The Assembly Buildings, formerly known as Church House, in Belfast, Northern Ireland, are the headquarters of the Presbyterian Church in Ireland. It was refurbished in 1992 and also functions as a commercial conference centre. Although there was a decision taken to move to a new location the General Assembly, in 2006, voted to overturn the decision.

== Location ==
The building is located near the centre of Belfast at the junction of Fisherwick Place, Great Victoria Street, Howard Street and Grosvenor Road. It was built in 1905, in the Gothic style, and opened by the Duke of Argyll. It is dominated by a 40m high clock tower, which contains Belfast's only peal of 12 bells.

It is home to the General Assembly of the Presbyterian Church in Ireland.
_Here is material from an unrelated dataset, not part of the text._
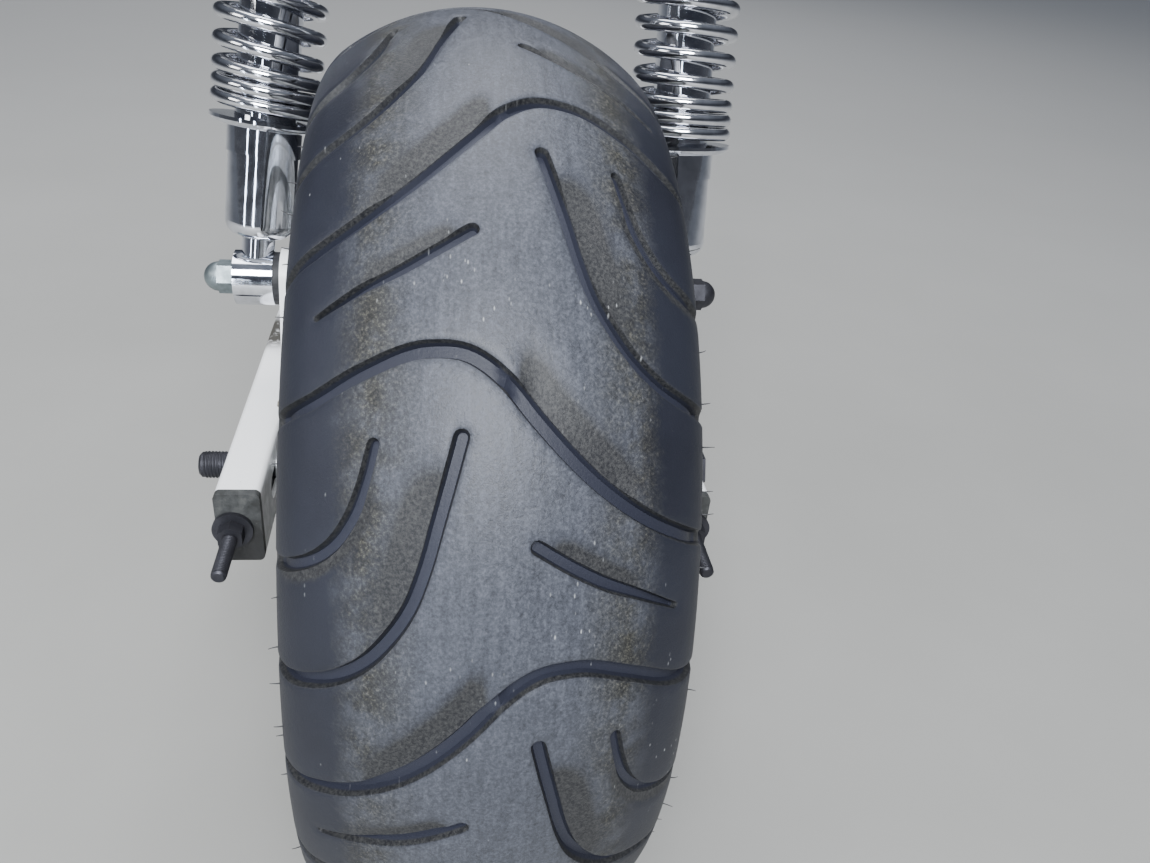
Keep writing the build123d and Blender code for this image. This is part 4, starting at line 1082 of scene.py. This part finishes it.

The Assembly Hall is oval-shaped with a gallery, and can seat 1,300 people. The hall is illuminated by a glass skylight, which is now illuminated artificially. In 2005, the General Assembly announced that they planned to move their headquarters from the Assembly Buildings after receiving six offers for the building. It was initially approved by the General Assembly with the provision that they could still meet there. However in 2006, the General Assembly reversed the decision and voted in favour of retaining the Assembly Buildings.

== Commercial use ==
Following its refurbishment in 1992 following damage from a bomb blast, it was reopened by Princess Diana. From there, the Assembly Buildings also function as a commercial conference centre, Assembly Buildings Conference Centre as well as The Spires shopping centre being opened on the site. However, in 2016, the Presbyterian Church announced that they were closing the shopping centre in order to expand the Assembly Buildings' conference facilities.